Kita-Sonderförderung Bei den Kindertagesstätten-Plätzen übernimmt die Stadt in fast allen Fällen den Eigenanteil, den freie Träger wie die Awo, die Diakonie und das DRK eigentlich selbst berappen müssen. Im kirchennahen Bereich wären das beispielsweise zwölf Prozent der Gesamtkosten. Die Stadt tut das, um verschiedene Kita-Betreiber im Spiel zu halten und somit den Eltern unterschiedliche Angebote machen zu können. 13 Millionen hat sich die Stadt das pro Jahr bislang kosten lassen. "Wir wollen die Summe auf etwa zehn Millionen Euro abschmelzen", sagt Hintzsche. Ausgeglichen werde das Ganze durch künftige neue Geldleistungen des Landes im Kita-Bereich. Caritas-Chef Henric Peeters wundert sich über diesen Vorschlag: "Was das Land irgendwann zahlen wird, ist noch reine Spekulation. Im Vorgriff schon mal drei Millionen Euro zu kürzen, halte ich nicht für sinnvoll.
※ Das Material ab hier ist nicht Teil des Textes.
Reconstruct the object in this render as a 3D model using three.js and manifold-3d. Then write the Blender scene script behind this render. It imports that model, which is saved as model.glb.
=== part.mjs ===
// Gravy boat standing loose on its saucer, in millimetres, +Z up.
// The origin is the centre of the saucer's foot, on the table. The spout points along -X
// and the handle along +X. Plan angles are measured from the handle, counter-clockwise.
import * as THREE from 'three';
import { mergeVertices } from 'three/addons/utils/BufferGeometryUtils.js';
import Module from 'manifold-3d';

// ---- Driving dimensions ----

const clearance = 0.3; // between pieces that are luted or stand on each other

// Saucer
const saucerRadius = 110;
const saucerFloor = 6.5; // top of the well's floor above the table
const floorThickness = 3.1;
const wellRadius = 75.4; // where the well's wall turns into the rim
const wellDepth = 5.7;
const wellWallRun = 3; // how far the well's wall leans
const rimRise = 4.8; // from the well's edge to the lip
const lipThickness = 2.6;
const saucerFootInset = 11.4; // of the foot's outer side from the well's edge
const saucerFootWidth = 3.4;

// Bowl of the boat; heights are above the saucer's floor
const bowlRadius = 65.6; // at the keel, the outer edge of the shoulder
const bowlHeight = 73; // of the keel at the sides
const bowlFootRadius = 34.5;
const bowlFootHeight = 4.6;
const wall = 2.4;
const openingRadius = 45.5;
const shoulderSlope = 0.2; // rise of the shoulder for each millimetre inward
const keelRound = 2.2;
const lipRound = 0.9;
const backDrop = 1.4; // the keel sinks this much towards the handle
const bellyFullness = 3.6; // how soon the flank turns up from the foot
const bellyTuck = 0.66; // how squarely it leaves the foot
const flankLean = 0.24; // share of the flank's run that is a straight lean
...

Das klingt so, als ob wir bislang mehr Geld als nötig erhalten hätten." Vor den Konsequenzen einer Unterfinanzierung warnt auch DRK-Chef Stefan Fischer, der Sprecher der Liga der Wohlfahrtsverbände ist: "Schon jetzt ist eine Reihe unserer 14 DRK-Kitas defizitär, weil sie in sozialen Brennpunkten liegen. Spielräume, uns hier finanziell stärker zu belasten, gibt es nicht. Würde das am Ende so kommen - wovon ich nicht ausgehe - stünde die Frage im Raum, ob wir als freie Träger uns den Betrieb von Kitas überhaupt noch leisten können."
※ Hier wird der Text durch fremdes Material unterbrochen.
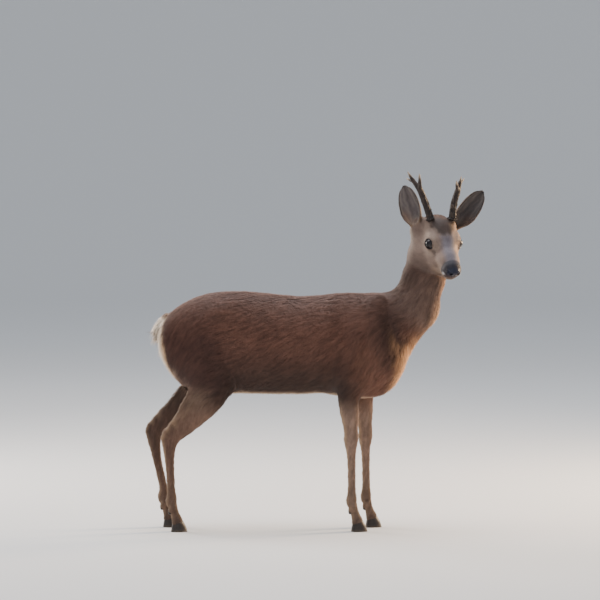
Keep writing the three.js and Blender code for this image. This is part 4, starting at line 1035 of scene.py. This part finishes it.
def coat_make(P, N, z):
    """Length, width and lift of the locks, and how closely they stand, at each point."""
    x, y, h = P.T
    u, v, w, s = z["u"], z["v"], z["w"], z["s"]
    L = np.full(len(P), 21.0)
    W = np.full(len(P), 1.9)
    dens = np.full(len(P), 0.19)           # locks per mm2
    lift = np.full(len(P), 0.0)            # extra height of the tip over the coat's surface, mm
    low = 1 - ramp(h, 300, 430)
    L = L * (1 - low) + np.interp(h, [0, 60, 200, 300, 430], [4.5, 5.5, 8.0, 10.0, 18.0]) * low
    W = W * (1 - low) + np.interp(h, [0, 60, 200, 430], [1.0, 1.1, 1.3, 1.8]) * low
    dens = dens * (1 - low) + np.interp(h, [0, 120, 430], [0.42, 0.32, 0.22]) * low
    L += 3.0 * (1 - ramp(h, 34, 48))
    rump = ramp(-N[:, 0], 0.15, 0.7) * ramp(x, -262, -330) * ramp(h, 410, 480)
    L += 11 * rump
    lift += 5.0 * rump
    tuft = bump(np.hypot((h - 558) / 1.4, y), 40) * ramp(-N[:, 0] + 0.5 * ramp(N[:, 2], 0.0, -0.6), 0.0, 0.5) * (x < -300)       # long hair under the tail
    L += 18 * tuft
    lift += 36 * tuft
    under = ramp(-N[:, 2], 0.35, 0.85) * (h > 360)
    L += 5 * under
    lift += 2.5 * under
    breast = ramp(N[:, 0], 0.2, 0.8) * ramp(x, 290, 350) * (1 - z["head"]) * (h < 800)
    L += 7 * breast
    lift += 5.0 * breast * ramp(h, 720, 600)
    fringe = ramp(-N[:, 0], 0.3, 0.8) * ramp(h, 230, 300) * (1 - ramp(h, 400, 470)) * (x < 0)      # back of the thighs and hocks
    L += 4 * fringe
    lift += 2.5 * fringe
    hw = z["head"]
    Lh = np.interp(u, [-110, -70, -40, 0, 50, 90, 120], [17, 13, 9.5, 6.0, 5.0, 3.8, 2.6])
    Lh = Lh + 4 * ramp(u, -20, -50) * ramp(w, 26, 44)
    Wh = np.interp(u, [-110, -40, 20, 120], [1.7, 1.25, 0.98, 0.72])
    L = L * (1 - hw) + Lh * hw
    W = W * (1 - hw) + Wh * hw
    dens = dens * (1 - hw) + np.interp(u, [-110, -40, 20, 120], [0.24, 0.46, 0.68, 0.85]) * hw
    lift = lift * (1 - hw)
    ew = z["ear"]
    inside = ramp(z["eh"], -0.3, 0.8)
    Le = 5.0 + 6.5 * inside * (1 - ramp(z["et"], 0.5, 0.95)) + 4 * inside * bump(np.abs(z["ev"]) - 0.6, 0.25) - 2.8 * ramp(z["et"], 0.80, 1.0)
    L = L * (1 - ew) + Le * ew
    W = W * (1 - ew) + 0.95 * ew
    dens = dens * (1 - ew) + (0.42 + 0.10 * inside) * ew
    lift = lift * (1 - ew) + (2.6 * inside * bump(np.abs(z["ev"]) - 0.55, 0.25) - 1.2 * ramp(np.abs(z["ev"]), 0.82, 0.97)) * ew
    return L, W, dens, lift

# ---------------------------------------------------------------- meshes
rng = np.random.default_rng(20817)


def metres(P):
    return (np.asarray(P, float) - ORIGIN) / 1000.0


def make_mesh(name, V, faces):
    """V in mm in the drawing frame; faces an (n, k) array, or a list of tuples."""
    me = bpy.data.meshes.new(name)
    V = metres(V)
    if isinstance(faces, np.ndarray):
        n, k = faces.shape
        me.vertices.add(len(V))
        me.vertices.foreach_set("co", V.astype(np.float32).ravel())
        me.loops.add(n * k)
        me.loops.foreach_set("vertex_index", faces.astype(np.int32).ravel())
        me.polygons.add(n)
        me.polygons.foreach_set("loop_start", np.arange(0, n * k, k, dtype=np.int32))
        me.update(calc_edges=True)
    else:
        me.from_pydata([tuple(v) for v in V], [], [tuple(int(i) for i in f) for f in faces])
        me.update()
    me.polygons.foreach_set("use_smooth", np.ones(len(me.polygons), bool))
    o = bpy.data.objects.new(name, me)
    bpy.context.scene.collection.objects.link(o)
    return o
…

Lohnkosten Künftig will die Stadt dort, wo sie Lohnkosten für Mitarbeiter der freien Träger übernimmt, nur noch den Betrag zahlen, der im Tarifvertrag des öffentlichen Dienstes (TVöD) festgelegt ist. Das deckt sich nicht in jedem Fall mit den tatsächlichen Lohnkosten, die Diakonie und Co. haben. "Mal zahlen wir weniger, mal etwas mehr, zum Beispiel bei Mitarbeitern, die noch nach alten Verträgen entlohnt werden", sagt Awo-Chef Michael Kipshagen. Die Stadt hofft, hier rund 200.000 Euro einsparen zu können.

Verfahren Die Verbände sehen die Liste als reine Diskussionsgrundlage. "Nichts ist schon konkret, lediglich der Ernst der jetzt anstehenden Gespräche wird mit dieser Liste der Verwaltung markiert", sagt Nolting. Am kommenden Dienstag berät der Jugendhilfeausschuss (Rathaus, 15 Uhr) über diesen Teil des Etats.